For decades, investors could count on the magic of `Moore's Law`. Today, its future is a subject of intense debate. As transistors shrink to the size of a few atoms, we are hitting the fundamental limits of physics. It's becoming exponentially more difficult and expensive to double transistor density. This slowdown doesn't mean progress stops, but it changes the game. Investment success will no longer come from simply riding the wave of miniaturization. Instead, investors must look for companies innovating in other areas:

  • Advanced Packaging: Companies that are experts at combining multiple smaller chips (called `chiplets`) into a single, more powerful package.
  • New Materials: Research into materials beyond silicon that can enable more efficient transistors.
  • Specialized Architectures: The rise of chips designed for specific tasks, like `GPUs` (Graphics Processing Units) for AI, rather than one-size-fits-all CPUs (Central Processing Units).

Semiconductors are the “new oil.” They are so vital to the modern economy and military that they have become a central point of geopolitical competition, especially between the United States and China.

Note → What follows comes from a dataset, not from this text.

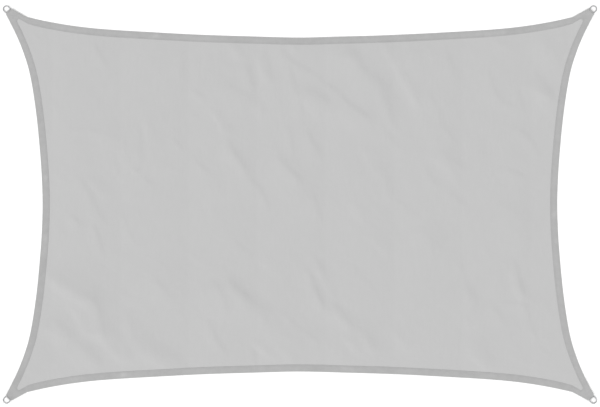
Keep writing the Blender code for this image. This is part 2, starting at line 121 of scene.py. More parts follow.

Government actions like the `CHIPS Act` in the US aim to reshore manufacturing and secure supply chains. This geopolitical layer adds both risk and opportunity. Companies may benefit from massive government subsidies, but they are also exposed to risks from trade restrictions and international tensions. An investor must analyze a company's geographic footprint and its position within these global power dynamics.

You don't need to be an electrical engineer to be a successful tech investor, but ignoring the transistor is like investing in oil companies without understanding geology. The transistor and the laws governing its progress are the bedrock of the modern economy. For the value investor, it provides the essential context for evaluating a tech company's `moat`, its long-term prospects, and the cyclical and geopolitical risks it faces. Understanding this tiny switch is the first step to making big, intelligent investments in the technology that shapes our world.